Duke's Favorite Techdirt Posts Of The Week

from the so-many-to-choose-from dept

So, another week and another batch of interesting, if familiar-sounding stories. We have an Australian media executive demanding greater enforcement and new laws to protect artists (or more likely, his paycheck) from "digital bandits". While there is nothing much new here, his examples of authors who would not have survived without rigorous copyright - Shakespeare and Dickens - highlight the copyright enforcement industry's willingness to completely ignore facts, and to show how connecting with fans can be a far better plan than simply complaining about pirates. Then we have an article from the CEO of something called the "First Amendment Center" seeing a fan introducing his friends to an artist purely as a lost revenue stream, perpetuating the myth that the music industry is seeing "major economic consequences" due to the digital revolution, and using the timing of laws being passed and a healthy dose of revisionism to support his position. On the other side of the debate, we have a blog post thoroughly dismissing the popular "just go without" argument to complaints that major publishers fail to provide their content through a service at a price consumers are willing to pay (if they make it available at all).

Moving away from debates and arguments, we also have the stories of those who are boldly battling "evil" pirates all over the world. In the US, the authorities have seized a few more domain names allegedly involved in copyright infringement; apparently this is a "top priority" for the FBI (it worked so well the last time). On to Germany where one copyright-trolling porn company has skipped the pesky letter-writing stage and is trying to shame people into settling by publishing their names. Onto the UK where more details of the SurfTheChannel prosecution have emerged showing the extreme (and possibly illegal) steps private copyright enforcement groups are willing to take to secure convictions. It is cases such as this that remind me why I am slowly turning into a lawyer.

Then we have the usual stories of government hypocrisy. We have the Russian authorities arresting one of their senior political opponents for answering press statements (AFP reported that he has been acquitted of "holding an unsanctioned protest", but still faces up to five years in prison for allegedly biting a police officer), while criticizing the UK government for failing to respect diplomatic principles over Ecuador granting Julian Assange asylum. The UK and other governments had already attacked Russia for the original trial of the Pussy Riot group, conveniently forgetting that such actions would probably be just as illegal in their own countries. Meanwhile Ecuador is boldly showing how much respect it has for freedom of expression and political asylum by trying to extradite a blogger who was involved in exposing corruption in Belarus. One of the many great things about an open and unrestricted Internet is that it enables us to get news sources from different countries, making it easier to dig beneath government statements and see what is actually going on.

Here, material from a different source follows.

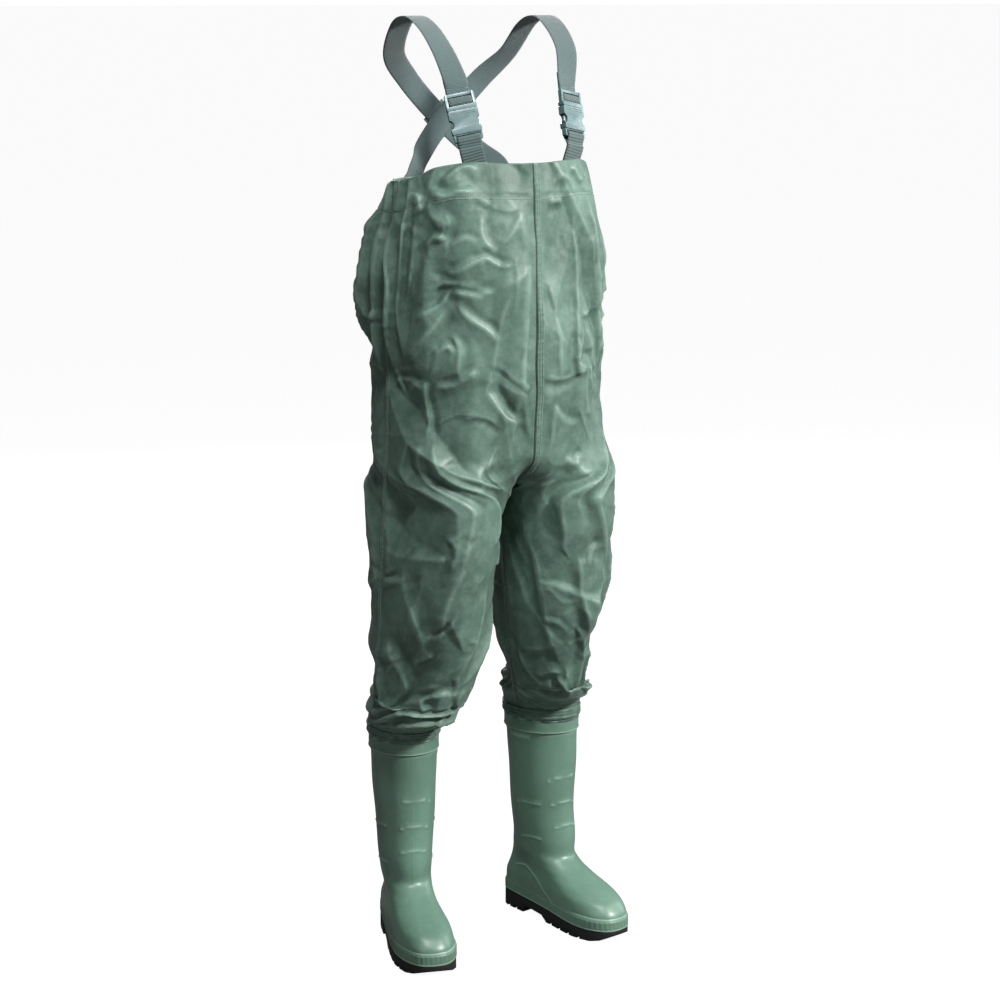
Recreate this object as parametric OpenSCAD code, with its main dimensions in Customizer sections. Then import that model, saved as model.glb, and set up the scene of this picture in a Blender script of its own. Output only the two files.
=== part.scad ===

And finally, the week would not be complete without a healthy dose of ineffective anti-terrorism operations. There is the NSA quietly gathering up vast quantities of data, apparently under the impression that having the data is the important part, not whether they can make any sense from it. Over in New York, we have details of the NYPD's own "elite intelligence agency" whose "Demographics Unit" has been infiltrating and monitoring Muslims for over a decade, turning up an impressive zero leads. Finally, we have a story showing how the FBI (when it is not too busy seizing domain names) is protecting us all from all the evil terrorist plots it has been creating. Except in this case, the FBI was not even able to get the plot started, leading to the "suspects" warning the FBI about its own "inside man". I am unsure whether we should be comforted by the lack of support for terrorist acts, or worried by the FBI's apparent incompetence. It is almost as if religious profiling and mass surveillance do not work - or perhaps there are not quite as many terrorists out there as we have been led to believe.

Ending on a happier note, this week Techdirt celebrated its fifteenth birthday, making me feel rather young and something of a newcomer here. Given the vast changes in the technology world over those fifteen years one has to wonder what developments Techdirt will be covering over the next fifteen.